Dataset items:
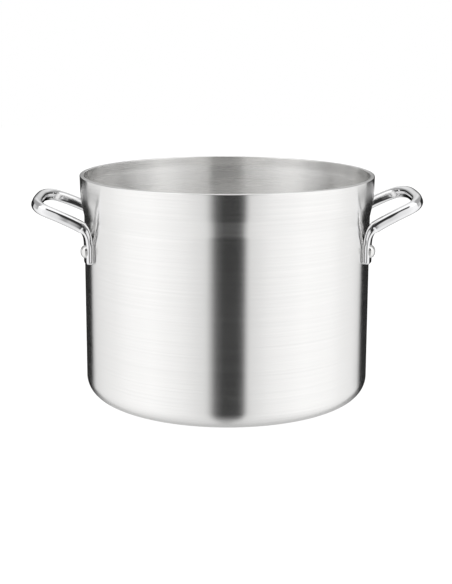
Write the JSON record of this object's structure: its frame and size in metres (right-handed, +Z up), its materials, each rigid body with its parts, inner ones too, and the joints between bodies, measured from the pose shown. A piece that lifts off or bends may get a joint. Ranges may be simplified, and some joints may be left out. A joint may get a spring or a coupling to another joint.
{
  "type": "stock pot",
  "caption": "Tall two-handled aluminium stock pot with a stepped rim band and riveted bent-bar loop handles, for boiling stock, soup and pasta.",
  "frame": {"origin": "centre of the base, on the surface that the pot stands on", "axes": "+Z up along the pot's axis, X through the two handles, -Y towards the front"},
  "size_m": [0.4024, 0.305, 0.232],
  "materials": {
    "pot": "fine circumferential brush lines, spun",
    "handle": "polished steel",
    "rivet": "smooth, lightly polished"
  },
  "bodies": {
    "root": {"pot_body": "pot", "handle_right": "handle", "handle_left": "handle", "rivet_right_front": "rivet", "rivet_right_rear": "rivet", "rivet_left_front": "rivet", "rivet_left_rear": "rivet"}
  },
  "joints": []
}
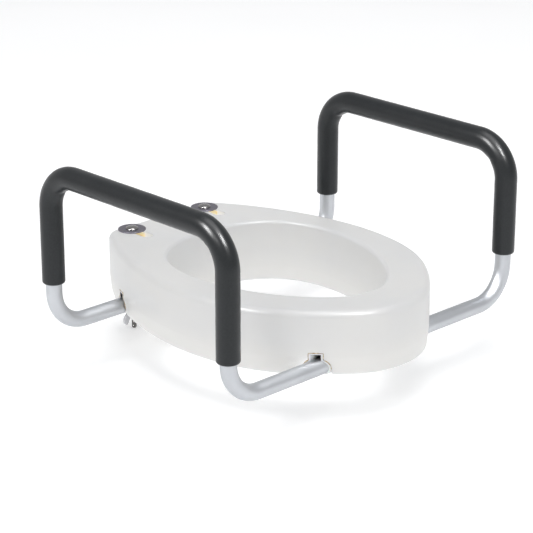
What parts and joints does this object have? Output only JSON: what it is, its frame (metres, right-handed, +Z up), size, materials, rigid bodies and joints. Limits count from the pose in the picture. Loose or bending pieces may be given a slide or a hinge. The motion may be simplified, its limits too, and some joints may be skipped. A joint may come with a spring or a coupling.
{
  "type": "raised toilet seat",
  "caption": "Foam-filled raised seat ring with padded bent-tube arms that pull out of its sides on sprung buttons, clamped to a toilet bowl by slotted bolts and wing nuts.",
  "frame": {"origin": "midway between the two mounting bolts, on the plane of the undersides of the rubber pads, where the seat rests on the bowl's rim", "axes": "+X across the seat towards its right arm as the seated person sees it from behind, -Y towards the front of the seat, +Z up"},
  "size_m": [0.5578, 0.49, 0.3119],
  "materials": {
    "seat_skin": "satin",
    "foam_core": "matte",
    "socket": "satin",
    "pad_rubber": "matte",
    "arm_tube": "satin",
    "grip_foam": "matte",
    "button": "satin",
    "spring_steel": "satin",
    "bolt_steel": "polished",
    "washer_steel": "satin",
    "clamp_rubber": "matte",
    "nut_steel": "satin"
  },
  "bodies": {
    "seat": {"seat_skin": "seat_skin", "foam_core": "foam_core", "left_front_socket": "socket", "left_rear_socket": "socket", "right_front_socket": "socket", "right_rear_socket": "socket", "left_front_pad": "pad_rubber", "left_rear_pad": "pad_rubber", "right_front_pad": "pad_rubber", "right_rear_pad": "pad_rubber"},
    "left_arm": {"left_arm_tube": "arm_tube", "left_arm_grip": "grip_foam", "left_front_spring": "spring_steel", "left_rear_spring": "spring_steel"},
    "left_front_button": {"left_front_button": "button"},
    "left_rear_button": {"left_rear_button": "button"},
    "left_bolt": {"left_mounting_bolt": "bolt_steel", "left_top_washer": "washer_steel"},
    "left_clamp": {"left_rubber_washer": "clamp_rubber", "left_steel_washer": "washer_steel"},
    "left_nut": {"left_wing_nut": "nut_steel"},
    "right_arm": {"right_arm_tube": "arm_tube", "right_arm_grip": "grip_foam", "right_front_spring": "spring_steel", "right_rear_spring": "spring_steel"},
    "right_front_button": {"right_front_button": "button"},
    "right_rear_button": {"right_rear_button": "button"},
    "right_bolt": {"right_mounting_bolt": "bolt_steel", "right_top_washer": "washer_steel"},
    "right_clamp": {"right_rubber_washer": "clamp_rubber", "right_steel_washer": "washer_steel"},
    "right_nut": {"right_wing_nut": "nut_steel"}
  },
  "joints": [
    {"name": "left_arm_pull", "type": "slide", "parent": "seat", "child": "left_arm", "axis": [-1, 0, 0], "range_m": [0, 0.1], "deforming": ["left_front_button", "left_rear_button"]},
    {"name": "left_front_button_press", "type": "slide", "parent": "left_arm", "child": "left_front_button", "axis": [0, 0, -1], "range_m": [0, 0.004], "stiffness_N_per_m": 4000, "springref_m": -0.0015, "deforming": ["left_front_spring"]},
    {"name": "left_rear_button_press", "type": "slide", "parent": "left_arm", "child": "left_rear_button", "axis": [0, 0, -1], "range_m": [0, 0.004], "stiffness_N_per_m": 4000, "springref_m": -0.0015, "deforming": ["left_rear_spring"]},
    {"name": "left_bolt_slide", "type": "slide", "parent": "seat", "child": "left_bolt", "axis": [0, -1, 0], "range_m": [0, 0.033]},
    {"name": "left_clamp_travel", "type": "slide", "parent": "left_bolt", "child": "left_clamp", "axis": [0, 0, 1], "range_m": [-0.0097, 0.0097]},
    {"name": "left_nut_spin", "type": "hinge", "parent": "left_clamp", "child": "left_nut", "pos_m": [-0.06985, 0, 0], "axis": [0, 0, 1], "range_deg": [-2520, 2520]},
    {"name": "right_arm_pull", "type": "slide", "parent": "seat", "child": "right_arm", "axis": [1, 0, 0], "range_m": [0, 0.1], "deforming": ["right_front_button", "right_rear_button"]},
    {"name": "right_front_button_press", "type": "slide", "parent": "right_arm", "child": "right_front_button", "axis": [0, 0, -1], "range_m": [0, 0.004], "stiffness_N_per_m": 4000, "springref_m": -0.0015, "deforming": ["right_front_spring"]},
    {"name": "right_rear_button_press", "type": "slide", "parent": "right_arm", "child": "right_rear_button", "axis": [0, 0, -1], "range_m": [0, 0.004], "stiffness_N_per_m": 4000, "springref_m": -0.0015, "deforming": ["right_rear_spring"]},
    {"name": "right_bolt_slide", "type": "slide", "parent": "seat", "child": "right_bolt", "axis": [0, -1, 0], "range_m": [0, 0.033]},
    {"name": "right_clamp_travel", "type": "slide", "parent": "right_bolt", "child": "right_clamp", "axis": [0, 0, 1], "range_m": [-0.0097, 0.0097]},
    {"name": "right_nut_spin", "type": "hinge", "parent": "right_clamp", "child": "right_nut", "pos_m": [0.06985, 0, 0], "axis": [0, 0, 1], "range_deg": [-2520, 2520]}
  ],
  "couplings": [
    {"joint": "left_nut_spin", "follows": "left_clamp_travel", "rad_per_m": 4452.6},
    {"joint": "right_nut_spin", "follows": "right_clamp_travel", "rad_per_m": 4452.6}
  ]
}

* Written request
Repeat the material above in full, keeping every word.

* Worked answer
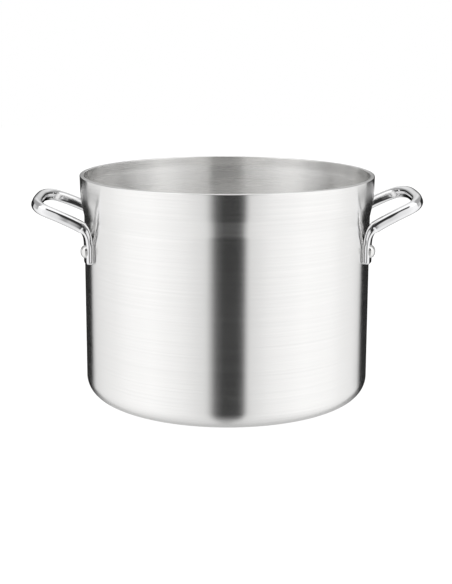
Write the JSON record of this object's structure: its frame and size in metres (right-handed, +Z up), its materials, each rigid body with its parts, inner ones too, and the joints between bodies, measured from the pose shown. A piece that lifts off or bends may get a joint. Ranges may be simplified, and some joints may be left out. A joint may get a spring or a coupling to another joint.
{
  "type": "stock pot",
  "caption": "Tall two-handled aluminium stock pot with a stepped rim band and riveted bent-bar loop handles, for boiling stock, soup and pasta.",
  "frame": {"origin": "centre of the base, on the surface that the pot stands on", "axes": "+Z up along the pot's axis, X through the two handles, -Y towards the front"},
  "size_m": [0.4024, 0.305, 0.232],
  "materials": {
    "pot": "fine circumferential brush lines, spun",
    "handle": "polished steel",
    "rivet": "smooth, lightly polished"
  },
  "bodies": {
    "root": {"pot_body": "pot", "handle_right": "handle", "handle_left": "handle", "rivet_right_front": "rivet", "rivet_right_rear": "rivet", "rivet_left_front": "rivet", "rivet_left_rear": "rivet"}
  },
  "joints": []
}
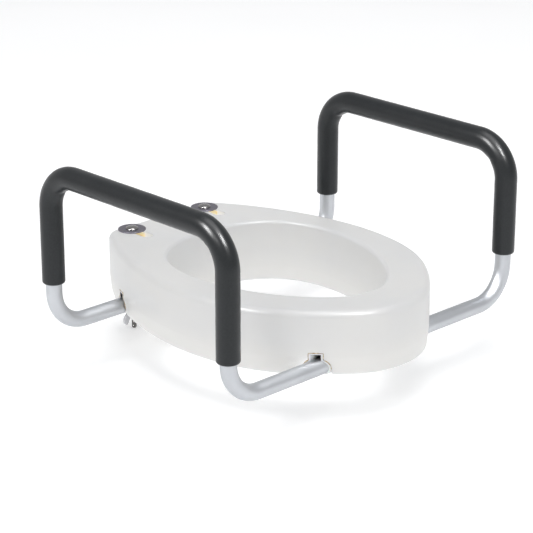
What parts and joints does this object have? Output only JSON: what it is, its frame (metres, right-handed, +Z up), size, materials, rigid bodies and joints. Limits count from the pose in the picture. Loose or bending pieces may be given a slide or a hinge. The motion may be simplified, its limits too, and some joints may be skipped. A joint may come with a spring or a coupling.
{
  "type": "raised toilet seat",
  "caption": "Foam-filled raised seat ring with padded bent-tube arms that pull out of its sides on sprung buttons, clamped to a toilet bowl by slotted bolts and wing nuts.",
  "frame": {"origin": "midway between the two mounting bolts, on the plane of the undersides of the rubber pads, where the seat rests on the bowl's rim", "axes": "+X across the seat towards its right arm as the seated person sees it from behind, -Y towards the front of the seat, +Z up"},
  "size_m": [0.5578, 0.49, 0.3119],
  "materials": {
    "seat_skin": "satin",
    "foam_core": "matte",
    "socket": "satin",
    "pad_rubber": "matte",
    "arm_tube": "satin",
    "grip_foam": "matte",
    "button": "satin",
    "spring_steel": "satin",
    "bolt_steel": "polished",
    "washer_steel": "satin",
    "clamp_rubber": "matte",
    "nut_steel": "satin"
  },
  "bodies": {
    "seat": {"seat_skin": "seat_skin", "foam_core": "foam_core", "left_front_socket": "socket", "left_rear_socket": "socket", "right_front_socket": "socket", "right_rear_socket": "socket", "left_front_pad": "pad_rubber", "left_rear_pad": "pad_rubber", "right_front_pad": "pad_rubber", "right_rear_pad": "pad_rubber"},
    "left_arm": {"left_arm_tube": "arm_tube", "left_arm_grip": "grip_foam", "left_front_spring": "spring_steel", "left_rear_spring": "spring_steel"},
    "left_front_button": {"left_front_button": "button"},
    "left_rear_button": {"left_rear_button": "button"},
    "left_bolt": {"left_mounting_bolt": "bolt_steel", "left_top_washer": "washer_steel"},
    "left_clamp": {"left_rubber_washer": "clamp_rubber", "left_steel_washer": "washer_steel"},
    "left_nut": {"left_wing_nut": "nut_steel"},
    "right_arm": {"right_arm_tube": "arm_tube", "right_arm_grip": "grip_foam", "right_front_spring": "spring_steel", "right_rear_spring": "spring_steel"},
    "right_front_button": {"right_front_button": "button"},
    "right_rear_button": {"right_rear_button": "button"},
    "right_bolt": {"right_mounting_bolt": "bolt_steel", "right_top_washer": "washer_steel"},
    "right_clamp": {"right_rubber_washer": "clamp_rubber", "right_steel_washer": "washer_steel"},
    "right_nut": {"right_wing_nut": "nut_steel"}
  },
  "joints": [
    {"name": "left_arm_pull", "type": "slide", "parent": "seat", "child": "left_arm", "axis": [-1, 0, 0], "range_m": [0, 0.1], "deforming": ["left_front_button", "left_rear_button"]},
    {"name": "left_front_button_press", "type": "slide", "parent": "left_arm", "child": "left_front_button", "axis": [0, 0, -1], "range_m": [0, 0.004], "stiffness_N_per_m": 4000, "springref_m": -0.0015, "deforming": ["left_front_spring"]},
    {"name": "left_rear_button_press", "type": "slide", "parent": "left_arm", "child": "left_rear_button", "axis": [0, 0, -1], "range_m": [0, 0.004], "stiffness_N_per_m": 4000, "springref_m": -0.0015, "deforming": ["left_rear_spring"]},
    {"name": "left_bolt_slide", "type": "slide", "parent": "seat", "child": "left_bolt", "axis": [0, -1, 0], "range_m": [0, 0.033]},
    {"name": "left_clamp_travel", "type": "slide", "parent": "left_bolt", "child": "left_clamp", "axis": [0, 0, 1], "range_m": [-0.0097, 0.0097]},
    {"name": "left_nut_spin", "type": "hinge", "parent": "left_clamp", "child": "left_nut", "pos_m": [-0.06985, 0, 0], "axis": [0, 0, 1], "range_deg": [-2520, 2520]},
    {"name": "right_arm_pull", "type": "slide", "parent": "seat", "child": "right_arm", "axis": [1, 0, 0], "range_m": [0, 0.1], "deforming": ["right_front_button", "right_rear_button"]},
    {"name": "right_front_button_press", "type": "slide", "parent": "right_arm", "child": "right_front_button", "axis": [0, 0, -1], "range_m": [0, 0.004], "stiffness_N_per_m": 4000, "springref_m": -0.0015, "deforming": ["right_front_spring"]},
    {"name": "right_rear_button_press", "type": "slide", "parent": "right_arm", "child": "right_rear_button", "axis": [0, 0, -1], "range_m": [0, 0.004], "stiffness_N_per_m": 4000, "springref_m": -0.0015, "deforming": ["right_rear_spring"]},
    {"name": "right_bolt_slide", "type": "slide", "parent": "seat", "child": "right_bolt", "axis": [0, -1, 0], "range_m": [0, 0.033]},
    {"name": "right_clamp_travel", "type": "slide", "parent": "right_bolt", "child": "right_clamp", "axis": [0, 0, 1], "range_m": [-0.0097, 0.0097]},
    {"name": "right_nut_spin", "type": "hinge", "parent": "right_clamp", "child": "right_nut", "pos_m": [0.06985, 0, 0], "axis": [0, 0, 1], "range_deg": [-2520, 2520]}
  ],
  "couplings": [
    {"joint": "left_nut_spin", "follows": "left_clamp_travel", "rad_per_m": 4452.6},
    {"joint": "right_nut_spin", "follows": "right_clamp_travel", "rad_per_m": 4452.6}
  ]
}